Creating a healthy puppy feeding schedule is not only about nutrition. I’m a dog trainer, so I must tell you that food will be your number one communication tool with your pup. Use it wisely!
How many times a day should I feed my dog? That is your question.
It’s not only about “how many times”, but it’s also about “how” to feed your puppy too. When your puppy is between 2 to 4 months of age, he is going through his socialization period. This means that you have roughly 4-6 weeks to teach him important things about the human world! Using part of your puppy’s daily meal is a great way to do this and prevent overfeeding.
While your puppy keeps growing, it’s important to teach him basic manners, potty training, how to stay home alone (to prevent separation anxiety later on) and how to stay calm with visitors, among other things. Below you will find a puppy feeding chart by weight as well as how many times your puppy should eat depending on his age. Follow this chart to know the amount of food your puppy requires, then use the tips below to use some of that food to raise a well-mannered dog.
Let’s get on with feeding and training!
How much to feed a puppy by weight?
Before you figure out a puppy feeding schedule, you need to find out how much to feed a puppy by weight. Understanding the puppy feeding chart in dog food bags may be a little tricky. Some brands will show a chart letting you know how much to feed by age which is straight forward to understand. However, other brands will show a puppy feeding chart by weight. You need to read the label carefully because sometimes the chart does not mean the actual weight of your puppy but the future weight your puppy will grow into. This is because your puppy will eat the same amount of calories when he is a puppy as when he is an adult.
For example, if you have a French Bulldog puppy, he may weight 6 lb at 8 weeks of age. This puppy probably needs about 600 calories a day because he is growing. When this puppy grows into an adult dog, he will probably weight a little over 20 lb. At this age and size, he will ALSO need to eat around 600 calories a day. Even though he is a bigger dog, he does not need more calories because he is no longer growing.
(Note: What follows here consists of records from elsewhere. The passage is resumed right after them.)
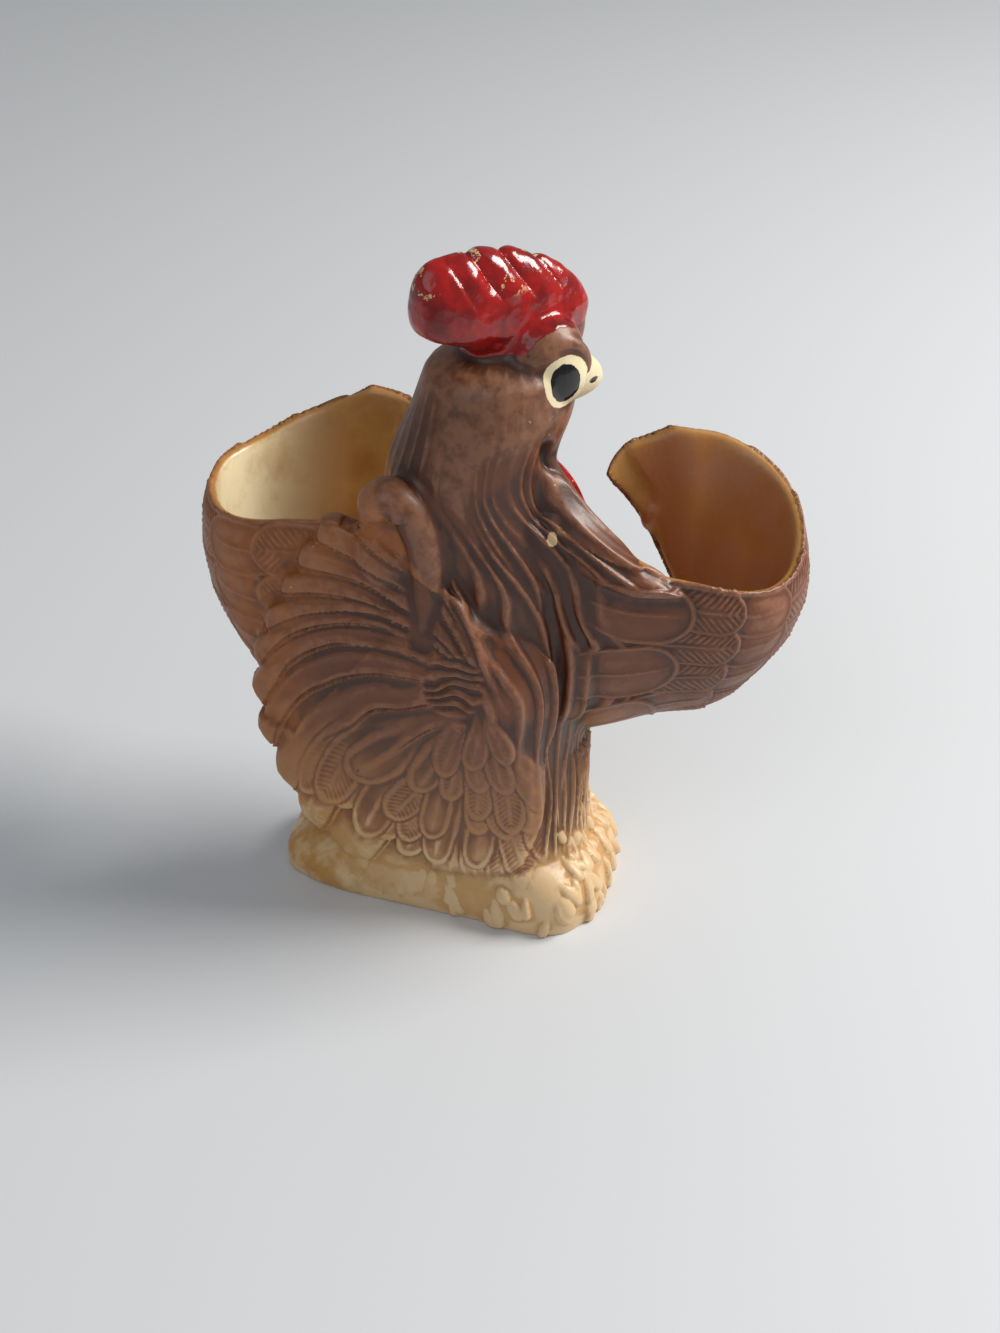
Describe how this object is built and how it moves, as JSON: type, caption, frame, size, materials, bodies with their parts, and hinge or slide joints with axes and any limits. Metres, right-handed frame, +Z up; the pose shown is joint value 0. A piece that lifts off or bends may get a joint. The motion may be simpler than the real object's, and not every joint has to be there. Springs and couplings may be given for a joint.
{
  "type": "rooster shaker holder",
  "caption": "Standing rooster figurine whose wings curl forward into open cups that hold shakers, with a turned head, a fan tail and a low straw mound base.",
  "frame": {"origin": "on the flat underside, below the middle of the body", "axes": "+Z up, -Y the way the breast faces, +X towards the bird's left wing"},
  "size_m": [0.1407, 0.0638, 0.1652],
  "materials": {
    "glaze": "satin glaze over brown, cream and red paint"
  },
  "bodies": {
    "root": {"rooster_holder": "glaze"}
  },
  "joints": []
}
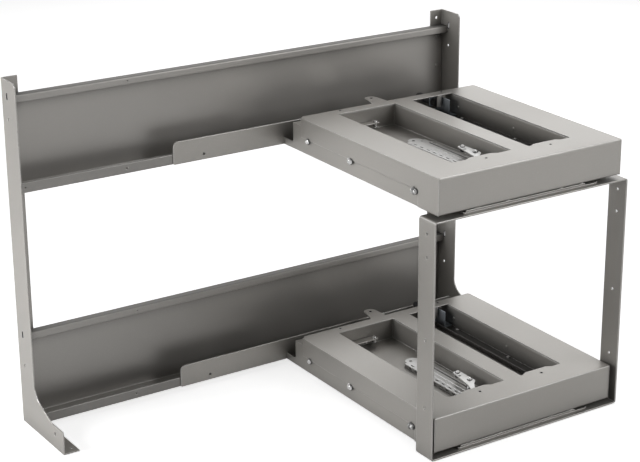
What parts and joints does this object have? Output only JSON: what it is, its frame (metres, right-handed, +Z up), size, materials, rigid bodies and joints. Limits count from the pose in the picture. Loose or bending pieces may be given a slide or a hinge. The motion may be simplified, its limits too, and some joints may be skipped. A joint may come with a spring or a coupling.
{
  "type": "corner cabinet pull-out mechanism",
  "caption": "Pull-out shelf mechanism for a corner base cabinet: a back frame of uprights and rails carries low trays whose decks slide forward behind a front frame.",
  "frame": {"origin": "on the floor, under the middle of the whole object's bounding box", "axes": "+X to the right along the rails, +Y to the cabinet's back, +Z up; the decks pull out along -Y"},
  "size_m": [0.869, 0.511, 0.594],
  "materials": {
    "left_upright": "warm grey powder coat, satin",
    "right_upright": "warm grey powder coat, satin",
    "upper_rail": "warm grey powder coat, satin",
    "lower_rail": "warm grey powder coat, satin",
    "rail_rivets": "zinc plated, satin",
    "upper_arm_plate": "warm grey powder coat, satin",
    "lower_arm_plate": "warm grey powder coat, satin",
    "arm_screws": "zinc plated, satin",
    "upper_tray": "warm grey powder coat, satin",
    "lower_tray": "warm grey powder coat, satin",
    "guide_studs": "zinc plated, satin",
    "upper_left_slide_outer": "zinc plated, satin",
    "upper_right_slide_outer": "zinc plated, satin",
    "lower_left_slide_outer": "zinc plated, satin",
    "lower_right_slide_outer": "zinc plated, satin",
    "slide_rivets": "zinc plated, satin",
    "upper_damper_rail": "warm grey powder coat, satin",
    "lower_damper_rail": "warm grey powder coat, satin",
    "upper_damper_bracket": "blue zinc plated, satin",
    "lower_damper_bracket": "blue zinc plated, satin",
    "tray_screws": "zinc plated, satin",
    "upper_damper_cylinder": "moulded, matt",
    "lower_damper_cylinder": "moulded, matt",
    "upper_catch_strip": "zinc plated, satin",
    "lower_catch_strip": "zinc plated, satin",
    "lever_pivots": "zinc plated, satin",
    "upper_stop_bar": "zinc plated, satin",
    "lower_stop_bar": "zinc plated, satin",
    "upper_deck": "warm grey powder coat, satin",
    "lower_deck": "warm grey powder coat, satin",
    "upper_carriage": "warm grey powder coat, satin",
    "lower_carriage": "warm grey powder coat, satin",
    "front_frame": "warm grey powder coat, satin",
    "clamp_bars": "zinc plated, satin",
    "deck_bolts": "zinc plated, satin",
    "carriage_rivets": "zinc plated, satin",
    "upper_left_slide_inner": "zinc plated, satin",
    "upper_right_slide_inner": "zinc plated, satin",
    "lower_left_slide_inner": "zinc plated, satin",
    "lower_right_slide_inner": "zinc plated, satin",
    "upper_left_slide_middle": "zinc plated, satin",
    "upper_left_outer_cage": "zinc plated, satin",
    "upper_left_inner_cage": "zinc plated, satin",
    "upper_right_slide_middle": "zinc plated, satin",
    "upper_right_outer_cage": "zinc plated, satin",
    "upper_right_inner_cage": "zinc plated, satin",
    "upper_damper_rod": "zinc plated, satin",
    "upper_catch_lever": "zinc plated, satin",
    "upper_lever_roller": "moulded, matt",
    "lower_left_slide_middle": "zinc plated, satin",
    "lower_left_outer_cage": "zinc plated, satin",
    "lower_left_inner_cage": "zinc plated, satin",
    "lower_right_slide_middle": "zinc plated, satin",
    "lower_right_outer_cage": "zinc plated, satin",
    "lower_right_inner_cage": "zinc plated, satin",
    "lower_damper_rod": "zinc plated, satin",
    "lower_catch_lever": "zinc plated, satin",
    "lower_lever_roller": "moulded, matt"
  },
  "bodies": {
    "back_frame": {"left_upright": "left_upright", "right_upright": "right_upright", "upper_rail": "upper_rail", "lower_rail": "lower_rail", "rail_rivets": "rail_rivets", "upper_arm_plate": "upper_arm_plate", "lower_arm_plate": "lower_arm_plate", "arm_screws": "arm_screws", "upper_tray": "upper_tray", "lower_tray": "lower_tray", "guide_studs": "guide_studs", "upper_left_slide_outer": "upper_left_slide_outer", "upper_right_slide_outer": "upper_right_slide_outer", "lower_left_slide_outer": "lower_left_slide_outer", "lower_right_slide_outer": "lower_right_slide_outer", "slide_rivets": "slide_rivets", "upper_damper_rail": "upper_damper_rail", "lower_damper_rail": "lower_damper_rail", "upper_damper_bracket": "upper_damper_bracket", "lower_damper_bracket": "lower_damper_bracket", "tray_screws": "tray_screws", "upper_damper_cylinder": "upper_damper_cylinder", "lower_damper_cylinder": "lower_damper_cylinder", "upper_catch_strip": "upper_catch_strip", "lower_catch_strip": "lower_catch_strip", "lever_pivots": "lever_pivots", "upper_stop_bar": "upper_stop_bar", "lower_stop_bar": "lower_stop_bar"},
    "pull_out": {"upper_deck": "upper_deck", "lower_deck": "lower_deck", "upper_carriage": "upper_carriage", "lower_carriage": "lower_carriage", "front_frame": "front_frame", "clamp_bars": "clamp_bars", "deck_bolts": "deck_bolts", "carriage_rivets": "carriage_rivets", "upper_left_slide_inner": "upper_left_slide_inner", "upper_right_slide_inner": "upper_right_slide_inner", "lower_left_slide_inner": "lower_left_slide_inner", "lower_right_slide_inner": "lower_right_slide_inner"},
    "upper_left_slide_middle": {"upper_left_slide_middle": "upper_left_slide_middle"},
    "upper_left_outer_cage": {"upper_left_outer_cage": "upper_left_outer_cage"},
    "upper_left_inner_cage": {"upper_left_inner_cage": "upper_left_inner_cage"},
    "upper_right_slide_middle": {"upper_right_slide_middle": "upper_right_slide_middle"},
    "upper_right_outer_cage": {"upper_right_outer_cage": "upper_right_outer_cage"},
    "upper_right_inner_cage": {"upper_right_inner_cage": "upper_right_inner_cage"},
    "upper_damper_rod": {"upper_damper_rod": "upper_damper_rod"},
    "upper_catch_lever": {"upper_catch_lever": "upper_catch_lever"},
    "upper_lever_roller": {"upper_lever_roller": "upper_lever_roller"},
    "lower_left_slide_middle": {"lower_left_slide_middle": "lower_left_slide_middle"},
    "lower_left_outer_cage": {"lower_left_outer_cage": "lower_left_outer_cage"},
    "lower_left_inner_cage": {"lower_left_inner_cage": "lower_left_inner_cage"},
    "lower_right_slide_middle": {"lower_right_slide_middle": "lower_right_slide_middle"},
    "lower_right_outer_cage": {"lower_right_outer_cage": "lower_right_outer_cage"},
    "lower_right_inner_cage": {"lower_right_inner_cage": "lower_right_inner_cage"},
    "lower_damper_rod": {"lower_damper_rod": "lower_damper_rod"},
    "lower_catch_lever": {"lower_catch_lever": "lower_catch_lever"},
    "lower_lever_roller": {"lower_lever_roller": "lower_lever_roller"}
  },
  "joints": [
    {"name": "front_pull", "type": "slide", "parent": "back_frame", "child": "pull_out", "axis": [0, -1, 0], "range_m": [0, 0.36]},
    {"name": "upper_left_slide_middle_travel", "type": "slide", "parent": "back_frame", "child": "upper_left_slide_middle", "axis": [0, -1, 0], "range_m": [0, 0.18]},
    {"name": "upper_left_outer_cage_travel", "type": "slide", "parent": "back_frame", "child": "upper_left_outer_cage", "axis": [0, -1, 0], "range_m": [0, 0.09]},
    {"name": "upper_left_inner_cage_travel", "type": "slide", "parent": "back_frame", "child": "upper_left_inner_cage", "axis": [0, -1, 0], "range_m": [0, 0.27]},
    {"name": "upper_right_slide_middle_travel", "type": "slide", "parent": "back_frame", "child": "upper_right_slide_middle", "axis": [0, -1, 0], "range_m": [0, 0.18]},
    {"name": "upper_right_outer_cage_travel", "type": "slide", "parent": "back_frame", "child": "upper_right_outer_cage", "axis": [0, -1, 0], "range_m": [0, 0.09]},
    {"name": "upper_right_inner_cage_travel", "type": "slide", "parent": "back_frame", "child": "upper_right_inner_cage", "axis": [0, -1, 0], "range_m": [0, 0.27]},
    {"name": "upper_damper_stroke", "type": "slide", "parent": "back_frame", "child": "upper_damper_rod", "axis": [0, -1, 0], "range_m": [0, 0.03]},
    {"name": "upper_catch_swing", "type": "hinge", "parent": "back_frame", "child": "upper_catch_lever", "pos_m": [0.21, -0.1335, 0.4596], "axis": [0, 0, 1], "range_deg": [-4, 14]},
    {"name": "upper_roller_spin", "type": "hinge", "parent": "upper_catch_lever", "child": "upper_lever_roller", "pos_m": [0.21, -0.0995, 0.4556], "axis": [0, 0, 1], "continuous": true},
    {"name": "lower_left_slide_middle_travel", "type": "slide", "parent": "back_frame", "child": "lower_left_slide_middle", "axis": [0, -1, 0], "range_m": [0, 0.18]},
    {"name": "lower_left_outer_cage_travel", "type": "slide", "parent": "back_frame", "child": "lower_left_outer_cage", "axis": [0, -1, 0], "range_m": [0, 0.09]},
    {"name": "lower_left_inner_cage_travel", "type": "slide", "parent": "back_frame", "child": "lower_left_inner_cage", "axis": [0, -1, 0], "range_m": [0, 0.27]},
    {"name": "lower_right_slide_middle_travel", "type": "slide", "parent": "back_frame", "child": "lower_right_slide_middle", "axis": [0, -1, 0], "range_m": [0, 0.18]},
    {"name": "lower_right_outer_cage_travel", "type": "slide", "parent": "back_frame", "child": "lower_right_outer_cage", "axis": [0, -1, 0], "range_m": [0, 0.09]},
    {"name": "lower_right_inner_cage_travel", "type": "slide", "parent": "back_frame", "child": "lower_right_inner_cage", "axis": [0, -1, 0], "range_m": [0, 0.27]},
    {"name": "lower_damper_stroke", "type": "slide", "parent": "back_frame", "child": "lower_damper_rod", "axis": [0, -1, 0], "range_m": [0, 0.03]},
    {"name": "lower_catch_swing", "type": "hinge", "parent": "back_frame", "child": "lower_catch_lever", "pos_m": [0.21, -0.1335, 0.0546], "axis": [0, 0, 1], "range_deg": [-4, 14]},
    {"name": "lower_roller_spin", "type": "hinge", "parent": "lower_catch_lever", "child": "lower_lever_roller", "pos_m": [0.21, -0.0995, 0.0506], "axis": [0, 0, 1], "continuous": true}
  ],
  "couplings": [
    {"joint": "upper_left_slide_middle_travel", "follows": "front_pull", "ratio": 0.5},
    {"joint": "upper_left_outer_cage_travel", "follows": "front_pull", "ratio": 0.25},
    {"joint": "upper_left_inner_cage_travel", "follows": "front_pull", "ratio": 0.75},
    {"joint": "upper_right_slide_middle_travel", "follows": "front_pull", "ratio": 0.5},
    {"joint": "upper_right_outer_cage_travel", "follows": "front_pull", "ratio": 0.25},
    {"joint": "upper_right_inner_cage_travel", "follows": "front_pull", "ratio": 0.75},
    {"joint": "upper_damper_stroke", "follows": "front_pull", "ratio": 0.083333},
    {"joint": "lower_left_slide_middle_travel", "follows": "front_pull", "ratio": 0.5},
    {"joint": "lower_left_outer_cage_travel", "follows": "front_pull", "ratio": 0.25},
    {"joint": "lower_left_inner_cage_travel", "follows": "front_pull", "ratio": 0.75},
    {"joint": "lower_right_slide_middle_travel", "follows": "front_pull", "ratio": 0.5},
    {"joint": "lower_right_outer_cage_travel", "follows": "front_pull", "ratio": 0.25},
    {"joint": "lower_right_inner_cage_travel", "follows": "front_pull", "ratio": 0.75},
    {"joint": "lower_damper_stroke", "follows": "front_pull", "ratio": 0.083333}
  ]
}
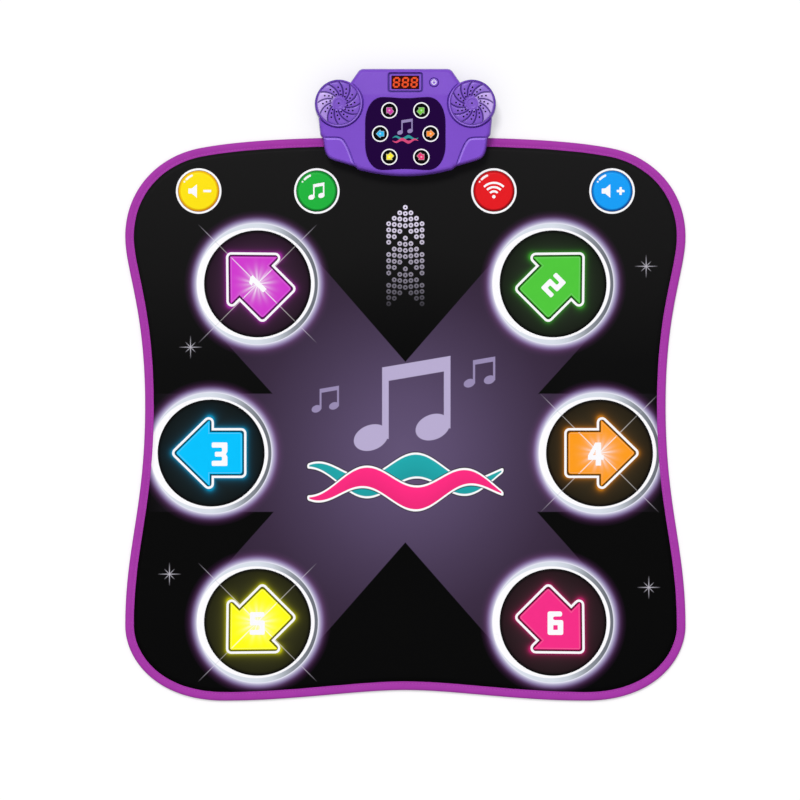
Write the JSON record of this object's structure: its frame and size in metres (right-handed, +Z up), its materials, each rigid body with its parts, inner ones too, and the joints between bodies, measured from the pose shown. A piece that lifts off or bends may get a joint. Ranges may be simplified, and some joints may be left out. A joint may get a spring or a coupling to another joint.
{
  "type": "dance mat controller",
  "caption": "Padded floor mat with round foot pads, touch keys and a clamped control box with speakers, lens, display and button.",
  "frame": {"origin": "on the floor under the middle of the whole object", "axes": "+Y from the mat's near edge to the control box, +Z up from the floor, +X to the right of someone who faces the box"},
  "size_m": [0.785, 0.885, 0.0405],
  "materials": {
    "base_cloth": "matte",
    "cushion_foam": "matte",
    "contact_film": "satin",
    "spacer_foam": "matte",
    "cover_print": "satin",
    "binding_tape": "matte",
    "pad_face": "gloss",
    "window_magenta": "gloss",
    "window_green": "gloss",
    "window_cyan": "gloss",
    "window_orange": "gloss",
    "window_yellow": "gloss",
    "window_pink": "gloss",
    "contact_carbon": "matte",
    "lamp_chip": "gloss",
    "key_yellow": "gloss",
    "key_green": "gloss",
    "key_red": "gloss",
    "key_blue": "gloss",
    "print_white": "satin",
    "shell_purple": "satin",
    "shell_dark_purple": "satin",
    "grille_purple": "satin",
    "driver_black": "matte",
    "lens_smoke": "gloss",
    "display_smoke": "gloss",
    "digit_red": "gloss",
    "board_green": "satin",
    "battery_wrap": "gloss",
    "spring_steel": "satin"
  },
  "bodies": {
    "mat_and_box": {"base_cloth": "base_cloth", "cushion_foam": "cushion_foam", "lower_contact_film": "contact_film", "spacer_foam": "spacer_foam", "top_cover": "cover_print", "edge_binding": "binding_tape", "ribbon_tail": "contact_film", "pad_light_1": "lamp_chip", "pad_light_2": "lamp_chip", "pad_light_3": "lamp_chip", "pad_light_4": "lamp_chip", "pad_light_5": "lamp_chip", "pad_light_6": "lamp_chip", "front_shell": "shell_purple", "back_shell": "shell_dark_purple", "speaker_grille_left": "grille_purple", "speaker_grille_right": "grille_purple", "speaker_driver_left": "driver_black", "speaker_driver_right": "driver_black", "indicator_lens": "lens_smoke", "display_window": "display_smoke", "display_module": "driver_black", "main_board": "board_green", "power_switch": "driver_black", "battery_1": "battery_wrap", "battery_2": "battery_wrap", "battery_3": "battery_wrap", "battery_contact_left": "spring_steel", "battery_contact_right": "spring_steel", "case_screw_1": "spring_steel", "case_screw_2": "spring_steel", "case_screw_3": "spring_steel", "case_screw_4": "spring_steel"},
    "foot_pad_1": {"pad_1": "pad_face", "pad_window_1": "window_magenta", "pad_contact_1": "contact_carbon"},
    "foot_pad_2": {"pad_2": "pad_face", "pad_window_2": "window_green", "pad_contact_2": "contact_carbon"},
    "foot_pad_3": {"pad_3": "pad_face", "pad_window_3": "window_cyan", "pad_contact_3": "contact_carbon"},
    "foot_pad_4": {"pad_4": "pad_face", "pad_window_4": "window_orange", "pad_contact_4": "contact_carbon"},
    "foot_pad_5": {"pad_5": "pad_face", "pad_window_5": "window_yellow", "pad_contact_5": "contact_carbon"},
    "foot_pad_6": {"pad_6": "pad_face", "pad_window_6": "window_pink", "pad_contact_6": "contact_carbon"},
    "volume_down": {"volume_down_key": "key_yellow"},
    "mode": {"mode_key": "key_green"},
    "wireless": {"wireless_key": "key_red"},
    "volume_up": {"volume_up_key": "key_blue"},
    "power": {"power_button": "shell_purple"},
    "door": {"battery_door": "shell_dark_purple"}
  },
  "joints": [
    {"name": "pad_1_press", "type": "slide", "parent": "mat_and_box", "child": "foot_pad_1", "axis": [0, 0, -1], "range_m": [0, 0.0012], "stiffness_N_per_m": 1500, "springref_m": -0.0007},
    {"name": "pad_2_press", "type": "slide", "parent": "mat_and_box", "child": "foot_pad_2", "axis": [0, 0, -1], "range_m": [0, 0.0012], "stiffness_N_per_m": 1500, "springref_m": -0.0007},
    {"name": "pad_3_press", "type": "slide", "parent": "mat_and_box", "child": "foot_pad_3", "axis": [0, 0, -1], "range_m": [0, 0.0012], "stiffness_N_per_m": 1500, "springref_m": -0.0007},
    {"name": "pad_4_press", "type": "slide", "parent": "mat_and_box", "child": "foot_pad_4", "axis": [0, 0, -1], "range_m": [0, 0.0012], "stiffness_N_per_m": 1500, "springref_m": -0.0007},
    {"name": "pad_5_press", "type": "slide", "parent": "mat_and_box", "child": "foot_pad_5", "axis": [0, 0, -1], "range_m": [0, 0.0012], "stiffness_N_per_m": 1500, "springref_m": -0.0007},
    {"name": "pad_6_press", "type": "slide", "parent": "mat_and_box", "child": "foot_pad_6", "axis": [0, 0, -1], "range_m": [0, 0.0012], "stiffness_N_per_m": 1500, "springref_m": -0.0007},
    {"name": "volume_down_press", "type": "slide", "parent": "mat_and_box", "child": "volume_down", "axis": [0, 0, -1], "range_m": [0, 0.0012], "stiffness_N_per_m": 600, "springref_m": -0.0008},
    {"name": "mode_press", "type": "slide", "parent": "mat_and_box", "child": "mode", "axis": [0, 0, -1], "range_m": [0, 0.0012], "stiffness_N_per_m": 600, "springref_m": -0.0008},
    {"name": "wireless_press", "type": "slide", "parent": "mat_and_box", "child": "wireless", "axis": [0, 0, -1], "range_m": [0, 0.0012], "stiffness_N_per_m": 600, "springref_m": -0.0008},
    {"name": "volume_up_press", "type": "slide", "parent": "mat_and_box", "child": "volume_up", "axis": [0, 0, -1], "range_m": [0, 0.0012], "stiffness_N_per_m": 600, "springref_m": -0.0008},
    {"name": "power_press", "type": "slide", "parent": "mat_and_box", "child": "power", "axis": [0, -0.1482, -0.989], "range_m": [0, 0.001], "stiffness_N_per_m": 600, "springref_m": -0.0006},
    {"name": "door_lift_off", "type": "slide", "parent": "mat_and_box", "child": "door", "axis": [0, 0, -1], "range_m": [0, 0.02]}
  ]
}
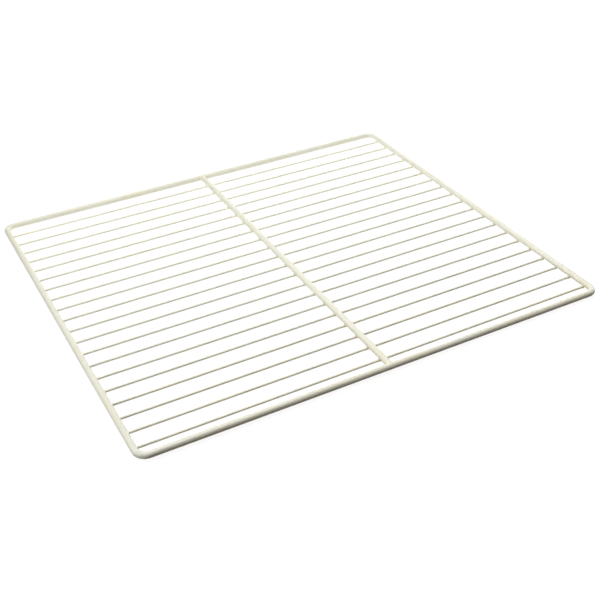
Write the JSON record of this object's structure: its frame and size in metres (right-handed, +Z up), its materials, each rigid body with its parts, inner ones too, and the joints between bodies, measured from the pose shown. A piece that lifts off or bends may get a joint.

That’s why some puppy feeding charts by weight need to be read carefully, it may mean the weight of the adult dog! If you have a breed dog, you can look up the average adult breed weight to make an estimated guess of your dog’s adult weight. If you adopted a mutt and know how big the parents are, you can do an estimate by averaging their weights. If you have no idea how big your dog is going to be, you can ask your veterinarian for dietary advice.
Puppy Feeding Chart by Weight
Puppy feeding schedule instructions
This amount is for dogs that have an average activity level. If your dog is a couch potato, he may need less food. If your dog is very active, he may need more.
Above is a puppy feeding chart by weight. To use it correctly, follow these steps:
Step 1: Determine your puppy’s adult weight.
Step 2: Use the adult weight to figure out the number of calories your puppy needs per day in the chart below.
Step 3: Find the calories per serving in your dog’s food bag.
Step 4: Calculate how much of that serving your puppy needs per day to create your puppy feeding schedule.
Step 5: The best puppy feeding schedule is the one that takes into account socialization and training. This means that you will use part of each portion for these activities.
Puppy Feeding Chart by Age
Now that you know how much to feed your dog, you can create a puppy feeding schedule by age.
It used to be common practice to adopt a puppy at 45 days because this is the time they are weaned from their mother’s milk. Recent studies in puppy development and behavior tell us that puppies need to be with their mom and siblings at least 2 additional weeks. This way the puppy starts learning important canine behaviors and his development is better. If you haven’t adopted your puppy yet, I recommend you bring your new puppy home between 56-60 days of age. If your puppy is a rescue and is no longer with mom and siblings, then adopt him right away.
Between 2-3 months of age, puppies can graze at their food which can be available at all times, just make sure your puppy is eating enough but not too much. This is also socialization time, which means you need to introduce your puppy to as many things, people, dogs, and experiences as possible. These experiences need to be positive and the best way to make something positive is to pair it with food.
Use part of the daily food when you take your puppy places, ask guests to hand feed your puppy when they visit and always leave food inside toys when you leave your puppy alone.
You can also use part of the meal to reward your puppy for going potty in the correct spot. Potty training should be 100% positive. Know when your puppy needs to go potty, take him/her to the correct place and reward right after he did his business. Simple! You will need patience too.
Between 4-6 months of age, you can start giving your puppy food 3 times a day. The socialization period starts closing between 3-4 months of age, so you can continue socializing your puppy throughout this period too. You may also want to teach your puppy some basic commands, and ask your puppy to sit politely to wait for his food and to greet people on the street.
After 6 months of age, you can start feeding your puppy twice a day (unless your vet recommends otherwise). Puppies this age are very active and need a lot of playtime and exercise. One way to provide this is to include slow feeder dog bowls and interactive dog toys in your puppy feeding schedule. This way, your puppy has to think and play while eating! You can continue to use part of his daily meals to teach him more advanced training commands.